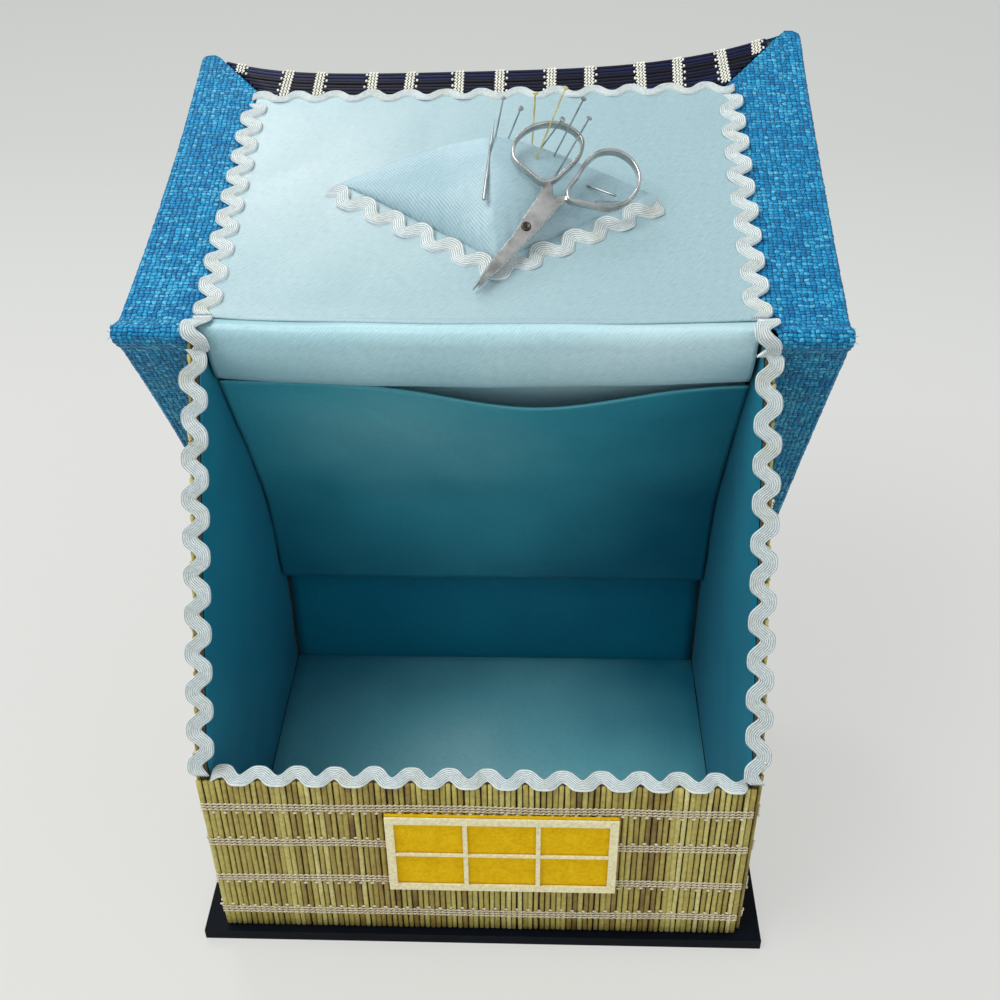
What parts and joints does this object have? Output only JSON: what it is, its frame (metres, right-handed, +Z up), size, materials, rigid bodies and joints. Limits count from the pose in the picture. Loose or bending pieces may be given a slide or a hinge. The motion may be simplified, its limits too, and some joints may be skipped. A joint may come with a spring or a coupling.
{
  "type": "sewing box",
  "caption": "House-shaped sewing box of card covered in woven rush, with a satin lining, a cloth-hinged roof lid, a pocket, a pincushion and small scissors",
  "frame": {"origin": "centre of the underside of the base board", "axes": "+Z up, -Y the front with the window, +X to the right seen from the front, ridge along X"},
  "size_m": [0.2394, 0.2286, 0.2706],
  "materials": {
    "navy_card": "painted card, dark navy, faintly scuffed",
    "grey_card": "bare grey-brown card board",
    "rush_mat": "natural rush stalks, straw to olive, with cream thread bands",
    "navy_rush": "dyed navy rush stalks with white thread bands",
    "blue_raffia": "bright blue plain-woven raffia",
    "satin": "pale blue satin, soft sheen, fine diagonal twill",
    "white_braid": "off-white rick-rack braid",
    "yellow_felt": "mustard yellow felt, fuzzy",
    "cream_paper": "cream card strips",
    "steel": "steel with a dark patina on the flats and bright edges",
    "brass": "yellow brass wire"
  },
  "bodies": {
    "box": {"base_board": "navy_card", "front_wall_board": "grey_card", "back_wall_board": "grey_card", "left_gable_board": "grey_card", "right_gable_board": "grey_card", "back_roof_board": "grey_card", "front_wall_mat": "rush_mat", "back_wall_mat": "rush_mat", "left_gable_mat": "rush_mat", "right_gable_mat": "rush_mat", "front_lining": "satin", "back_lining": "satin", "left_lining": "satin", "right_lining": "satin", "floor_lining": "satin", "pocket_panel": "satin", "hinge_lining": "satin", "back_roof_mat": "navy_rush", "ridge_hinge": "navy_rush", "left_back_verge": "blue_raffia", "right_back_verge": "blue_raffia", "left_verge_fold": "blue_raffia", "right_verge_fold": "blue_raffia", "left_rim_rickrack": "white_braid", "front_rim_rickrack": "white_braid", "right_rim_rickrack": "white_braid", "window_felt": "yellow_felt", "window_frame": "cream_paper"},
    "lid": {"lid_board": "grey_card", "lid_mat": "navy_rush", "left_lid_verge": "blue_raffia", "right_lid_verge": "blue_raffia", "lid_satin_panel": "satin", "lid_left_rickrack": "white_braid", "lid_eave_rickrack": "white_braid", "lid_right_rickrack": "white_braid", "pincushion": "satin", "pincushion_rickrack": "white_braid", "scissors_front_half": "steel", "scissors_rivet": "steel", "pin_1": "steel", "pin_2": "steel", "pin_3": "brass", "pin_4": "brass", "pin_5": "steel", "pin_6": "steel", "pin_7": "steel", "needle_1": "steel", "needle_2": "steel", "needle_3": "steel"},
    "scissors_half": {"scissors_rear_half": "steel"}
  },
  "joints": [
    {"name": "lid_hinge", "type": "hinge", "parent": "box", "child": "lid", "pos_m": [0, -0.0025, 0.2122], "axis": [1, 0, 0], "range_deg": [0, 222.85], "deforming": ["hinge_lining", "left_verge_fold", "right_verge_fold", "ridge_hinge"]},
    {"name": "scissors_pivot", "type": "hinge", "parent": "lid", "child": "scissors_half", "pos_m": [0.0142, 0.03699, 0.23262], "axis": [-0.1312, 0.5937, -0.7939], "range_deg": [0, 28]}
  ]
}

* Written problem:
Reproduce the material exactly, with every line intact.

* Problem solution:
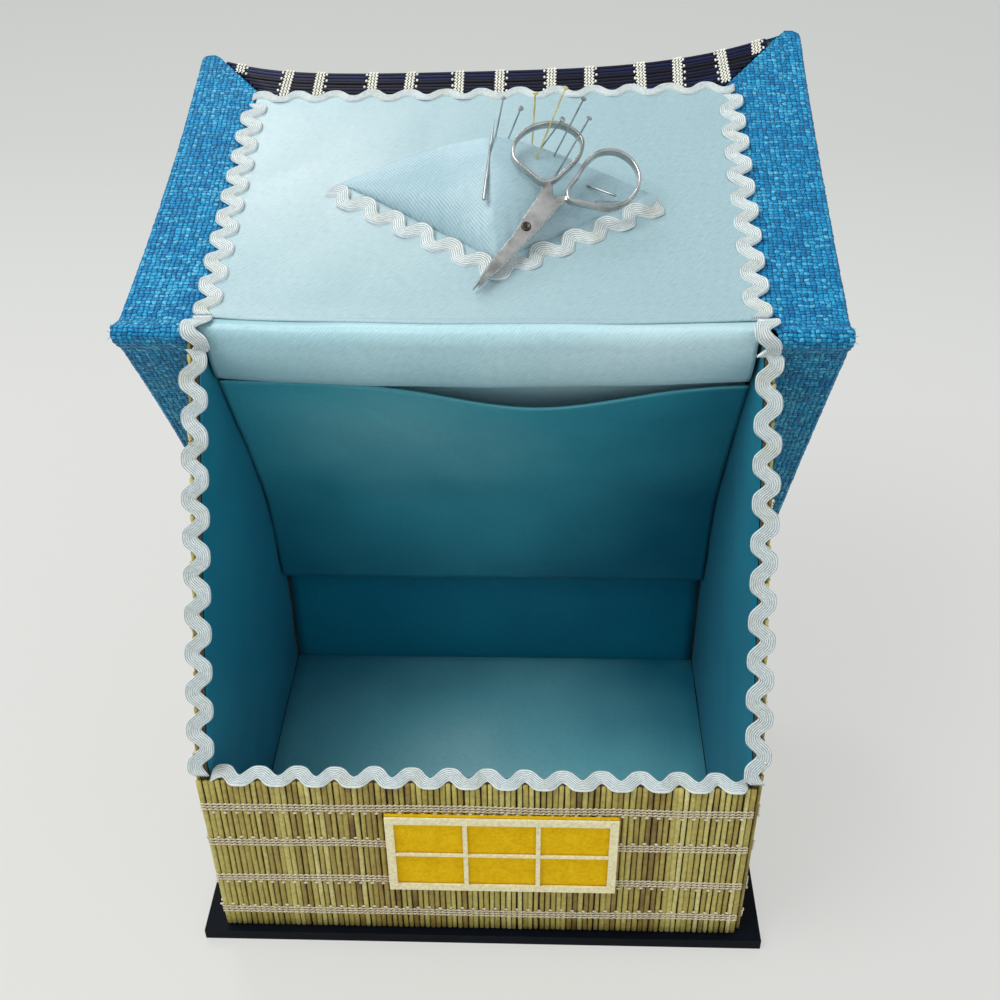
What parts and joints does this object have? Output only JSON: what it is, its frame (metres, right-handed, +Z up), size, materials, rigid bodies and joints. Limits count from the pose in the picture. Loose or bending pieces may be given a slide or a hinge. The motion may be simplified, its limits too, and some joints may be skipped. A joint may come with a spring or a coupling.
{
  "type": "sewing box",
  "caption": "House-shaped sewing box of card covered in woven rush, with a satin lining, a cloth-hinged roof lid, a pocket, a pincushion and small scissors",
  "frame": {"origin": "centre of the underside of the base board", "axes": "+Z up, -Y the front with the window, +X to the right seen from the front, ridge along X"},
  "size_m": [0.2394, 0.2286, 0.2706],
  "materials": {
    "navy_card": "painted card, dark navy, faintly scuffed",
    "grey_card": "bare grey-brown card board",
    "rush_mat": "natural rush stalks, straw to olive, with cream thread bands",
    "navy_rush": "dyed navy rush stalks with white thread bands",
    "blue_raffia": "bright blue plain-woven raffia",
    "satin": "pale blue satin, soft sheen, fine diagonal twill",
    "white_braid": "off-white rick-rack braid",
    "yellow_felt": "mustard yellow felt, fuzzy",
    "cream_paper": "cream card strips",
    "steel": "steel with a dark patina on the flats and bright edges",
    "brass": "yellow brass wire"
  },
  "bodies": {
    "box": {"base_board": "navy_card", "front_wall_board": "grey_card", "back_wall_board": "grey_card", "left_gable_board": "grey_card", "right_gable_board": "grey_card", "back_roof_board": "grey_card", "front_wall_mat": "rush_mat", "back_wall_mat": "rush_mat", "left_gable_mat": "rush_mat", "right_gable_mat": "rush_mat", "front_lining": "satin", "back_lining": "satin", "left_lining": "satin", "right_lining": "satin", "floor_lining": "satin", "pocket_panel": "satin", "hinge_lining": "satin", "back_roof_mat": "navy_rush", "ridge_hinge": "navy_rush", "left_back_verge": "blue_raffia", "right_back_verge": "blue_raffia", "left_verge_fold": "blue_raffia", "right_verge_fold": "blue_raffia", "left_rim_rickrack": "white_braid", "front_rim_rickrack": "white_braid", "right_rim_rickrack": "white_braid", "window_felt": "yellow_felt", "window_frame": "cream_paper"},
    "lid": {"lid_board": "grey_card", "lid_mat": "navy_rush", "left_lid_verge": "blue_raffia", "right_lid_verge": "blue_raffia", "lid_satin_panel": "satin", "lid_left_rickrack": "white_braid", "lid_eave_rickrack": "white_braid", "lid_right_rickrack": "white_braid", "pincushion": "satin", "pincushion_rickrack": "white_braid", "scissors_front_half": "steel", "scissors_rivet": "steel", "pin_1": "steel", "pin_2": "steel", "pin_3": "brass", "pin_4": "brass", "pin_5": "steel", "pin_6": "steel", "pin_7": "steel", "needle_1": "steel", "needle_2": "steel", "needle_3": "steel"},
    "scissors_half": {"scissors_rear_half": "steel"}
  },
  "joints": [
    {"name": "lid_hinge", "type": "hinge", "parent": "box", "child": "lid", "pos_m": [0, -0.0025, 0.2122], "axis": [1, 0, 0], "range_deg": [0, 222.85], "deforming": ["hinge_lining", "left_verge_fold", "right_verge_fold", "ridge_hinge"]},
    {"name": "scissors_pivot", "type": "hinge", "parent": "lid", "child": "scissors_half", "pos_m": [0.0142, 0.03699, 0.23262], "axis": [-0.1312, 0.5937, -0.7939], "range_deg": [0, 28]}
  ]
}